-- START Dataset rows --
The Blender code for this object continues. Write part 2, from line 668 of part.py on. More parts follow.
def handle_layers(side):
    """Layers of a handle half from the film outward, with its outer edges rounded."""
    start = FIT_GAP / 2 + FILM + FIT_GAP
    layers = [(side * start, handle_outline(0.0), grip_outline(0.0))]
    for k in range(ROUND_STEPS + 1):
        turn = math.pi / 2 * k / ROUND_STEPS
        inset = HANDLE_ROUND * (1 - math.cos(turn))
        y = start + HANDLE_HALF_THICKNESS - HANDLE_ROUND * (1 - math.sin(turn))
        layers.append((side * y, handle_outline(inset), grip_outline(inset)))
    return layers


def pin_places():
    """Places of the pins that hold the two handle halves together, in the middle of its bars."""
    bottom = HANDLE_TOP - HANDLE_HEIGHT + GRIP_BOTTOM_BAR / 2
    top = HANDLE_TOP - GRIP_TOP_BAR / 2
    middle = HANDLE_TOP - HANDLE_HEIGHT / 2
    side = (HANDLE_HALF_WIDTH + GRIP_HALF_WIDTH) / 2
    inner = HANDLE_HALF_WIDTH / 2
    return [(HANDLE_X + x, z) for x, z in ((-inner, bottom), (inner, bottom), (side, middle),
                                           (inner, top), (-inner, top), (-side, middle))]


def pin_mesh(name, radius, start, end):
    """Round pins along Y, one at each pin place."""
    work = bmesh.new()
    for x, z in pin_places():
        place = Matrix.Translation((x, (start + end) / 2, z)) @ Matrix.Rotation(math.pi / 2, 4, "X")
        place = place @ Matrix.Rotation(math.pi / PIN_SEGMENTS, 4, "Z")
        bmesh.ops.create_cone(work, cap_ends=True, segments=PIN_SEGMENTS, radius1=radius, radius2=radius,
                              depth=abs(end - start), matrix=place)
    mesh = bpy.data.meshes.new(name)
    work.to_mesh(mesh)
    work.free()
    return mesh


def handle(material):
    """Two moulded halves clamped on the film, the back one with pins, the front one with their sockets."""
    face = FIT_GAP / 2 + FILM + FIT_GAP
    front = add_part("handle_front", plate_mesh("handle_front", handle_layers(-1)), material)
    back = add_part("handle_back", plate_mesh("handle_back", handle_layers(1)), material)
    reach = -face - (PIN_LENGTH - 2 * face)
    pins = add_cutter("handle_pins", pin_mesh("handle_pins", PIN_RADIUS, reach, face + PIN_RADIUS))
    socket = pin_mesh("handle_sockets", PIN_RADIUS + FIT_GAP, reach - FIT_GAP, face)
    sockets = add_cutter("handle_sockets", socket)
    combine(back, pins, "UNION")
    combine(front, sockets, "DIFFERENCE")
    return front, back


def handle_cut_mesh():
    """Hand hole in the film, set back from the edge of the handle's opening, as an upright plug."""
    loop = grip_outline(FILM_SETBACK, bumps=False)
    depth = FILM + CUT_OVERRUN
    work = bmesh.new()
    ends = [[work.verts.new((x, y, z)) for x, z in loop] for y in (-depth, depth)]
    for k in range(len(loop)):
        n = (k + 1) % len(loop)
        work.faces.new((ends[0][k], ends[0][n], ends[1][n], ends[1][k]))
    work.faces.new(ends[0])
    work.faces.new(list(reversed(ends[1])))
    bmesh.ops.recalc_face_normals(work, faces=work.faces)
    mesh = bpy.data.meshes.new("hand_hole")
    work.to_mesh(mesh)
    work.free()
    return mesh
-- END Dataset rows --
-- START Dataset rows --
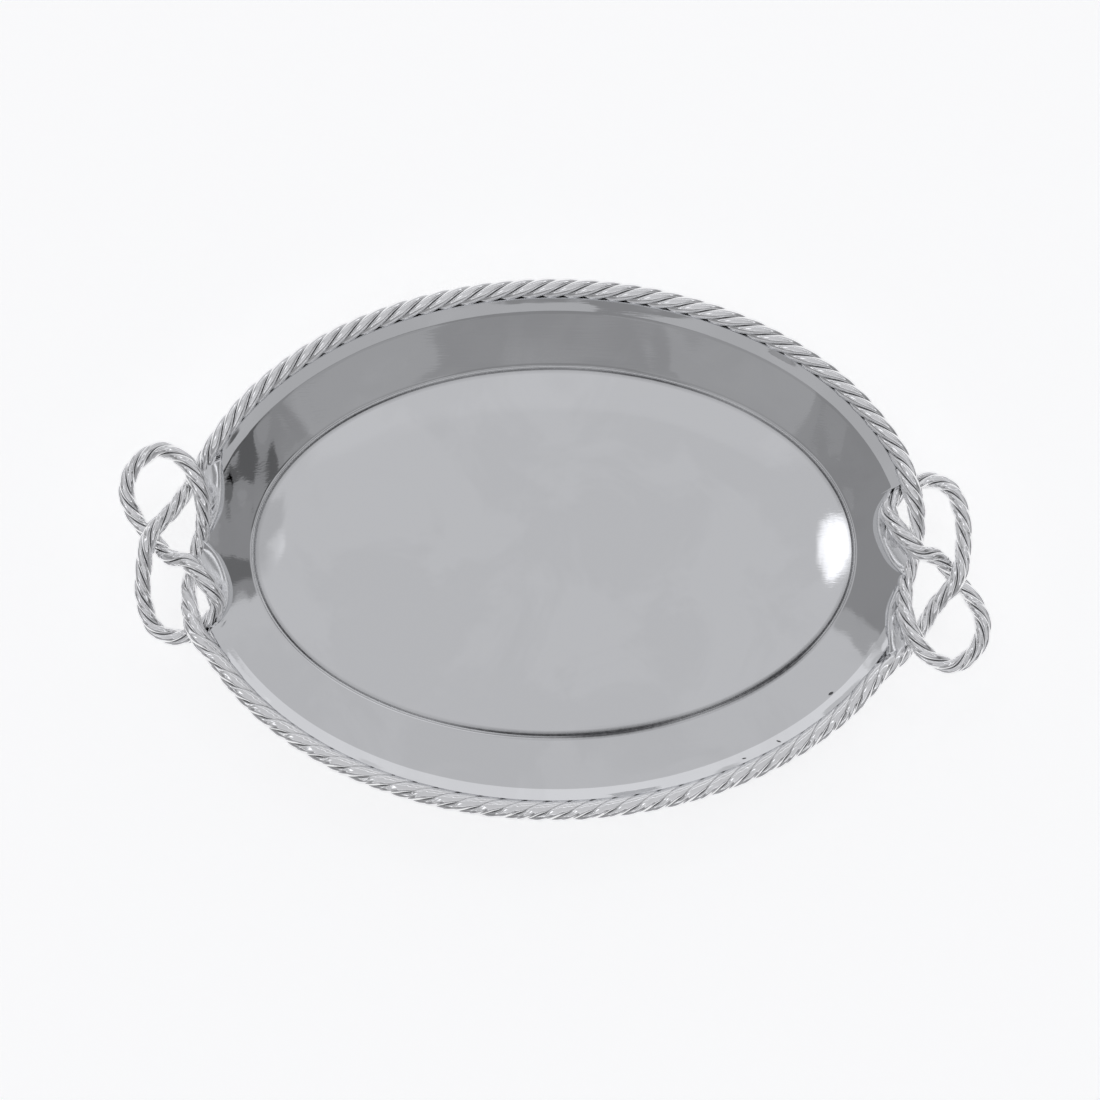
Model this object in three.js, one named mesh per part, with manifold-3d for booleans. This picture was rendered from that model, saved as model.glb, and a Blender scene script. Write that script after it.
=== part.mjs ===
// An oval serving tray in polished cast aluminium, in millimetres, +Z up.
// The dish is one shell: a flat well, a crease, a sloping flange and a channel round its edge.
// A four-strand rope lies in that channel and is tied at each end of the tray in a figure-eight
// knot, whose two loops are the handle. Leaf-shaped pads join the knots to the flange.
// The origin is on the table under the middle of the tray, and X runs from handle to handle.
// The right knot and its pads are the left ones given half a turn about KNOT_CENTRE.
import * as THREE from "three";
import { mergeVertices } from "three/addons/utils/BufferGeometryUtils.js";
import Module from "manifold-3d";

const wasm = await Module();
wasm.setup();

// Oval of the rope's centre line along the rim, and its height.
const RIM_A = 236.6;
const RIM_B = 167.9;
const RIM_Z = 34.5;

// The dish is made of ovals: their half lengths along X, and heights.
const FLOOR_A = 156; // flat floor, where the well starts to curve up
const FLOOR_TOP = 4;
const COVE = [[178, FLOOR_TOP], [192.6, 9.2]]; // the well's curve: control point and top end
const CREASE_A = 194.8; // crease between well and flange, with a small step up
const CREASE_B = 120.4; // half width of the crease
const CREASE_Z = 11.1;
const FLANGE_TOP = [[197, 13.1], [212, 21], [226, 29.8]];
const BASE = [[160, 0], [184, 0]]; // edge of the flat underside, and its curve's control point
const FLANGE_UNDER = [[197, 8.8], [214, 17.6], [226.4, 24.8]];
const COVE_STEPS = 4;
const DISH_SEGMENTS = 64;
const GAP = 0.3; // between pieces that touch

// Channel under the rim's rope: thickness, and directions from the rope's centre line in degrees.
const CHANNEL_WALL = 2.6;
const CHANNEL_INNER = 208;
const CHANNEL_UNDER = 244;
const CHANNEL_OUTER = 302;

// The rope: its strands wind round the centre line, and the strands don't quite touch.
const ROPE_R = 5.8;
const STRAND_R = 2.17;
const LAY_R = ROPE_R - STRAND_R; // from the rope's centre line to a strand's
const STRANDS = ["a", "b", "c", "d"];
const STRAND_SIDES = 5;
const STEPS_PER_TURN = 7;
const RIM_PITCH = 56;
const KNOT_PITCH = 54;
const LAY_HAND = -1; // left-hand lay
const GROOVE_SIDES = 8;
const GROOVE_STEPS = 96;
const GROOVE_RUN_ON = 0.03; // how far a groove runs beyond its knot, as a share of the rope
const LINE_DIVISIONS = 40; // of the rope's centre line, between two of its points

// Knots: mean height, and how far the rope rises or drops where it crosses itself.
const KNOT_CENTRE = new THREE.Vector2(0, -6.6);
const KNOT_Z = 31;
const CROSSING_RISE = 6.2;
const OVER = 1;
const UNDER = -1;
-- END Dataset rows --
Task directions | Extract verbatim only those lines that run from the line with "Model this object" to the line with "const RIM_Z = 34.5;", inclusive.

Result for this exercise |
Model this object in three.js, one named mesh per part, with manifold-3d for booleans. This picture was rendered from that model, saved as model.glb, and a Blender scene script. Write that script after it.
=== part.mjs ===
// An oval serving tray in polished cast aluminium, in millimetres, +Z up.
// The dish is one shell: a flat well, a crease, a sloping flange and a channel round its edge.
// A four-strand rope lies in that channel and is tied at each end of the tray in a figure-eight
// knot, whose two loops are the handle. Leaf-shaped pads join the knots to the flange.
// The origin is on the table under the middle of the tray, and X runs from handle to handle.
// The right knot and its pads are the left ones given half a turn about KNOT_CENTRE.
import * as THREE from "three";
import { mergeVertices } from "three/addons/utils/BufferGeometryUtils.js";
import Module from "manifold-3d";

const wasm = await Module();
wasm.setup();

// Oval of the rope's centre line along the rim, and its height.
const RIM_A = 236.6;
const RIM_B = 167.9;
const RIM_Z = 34.5;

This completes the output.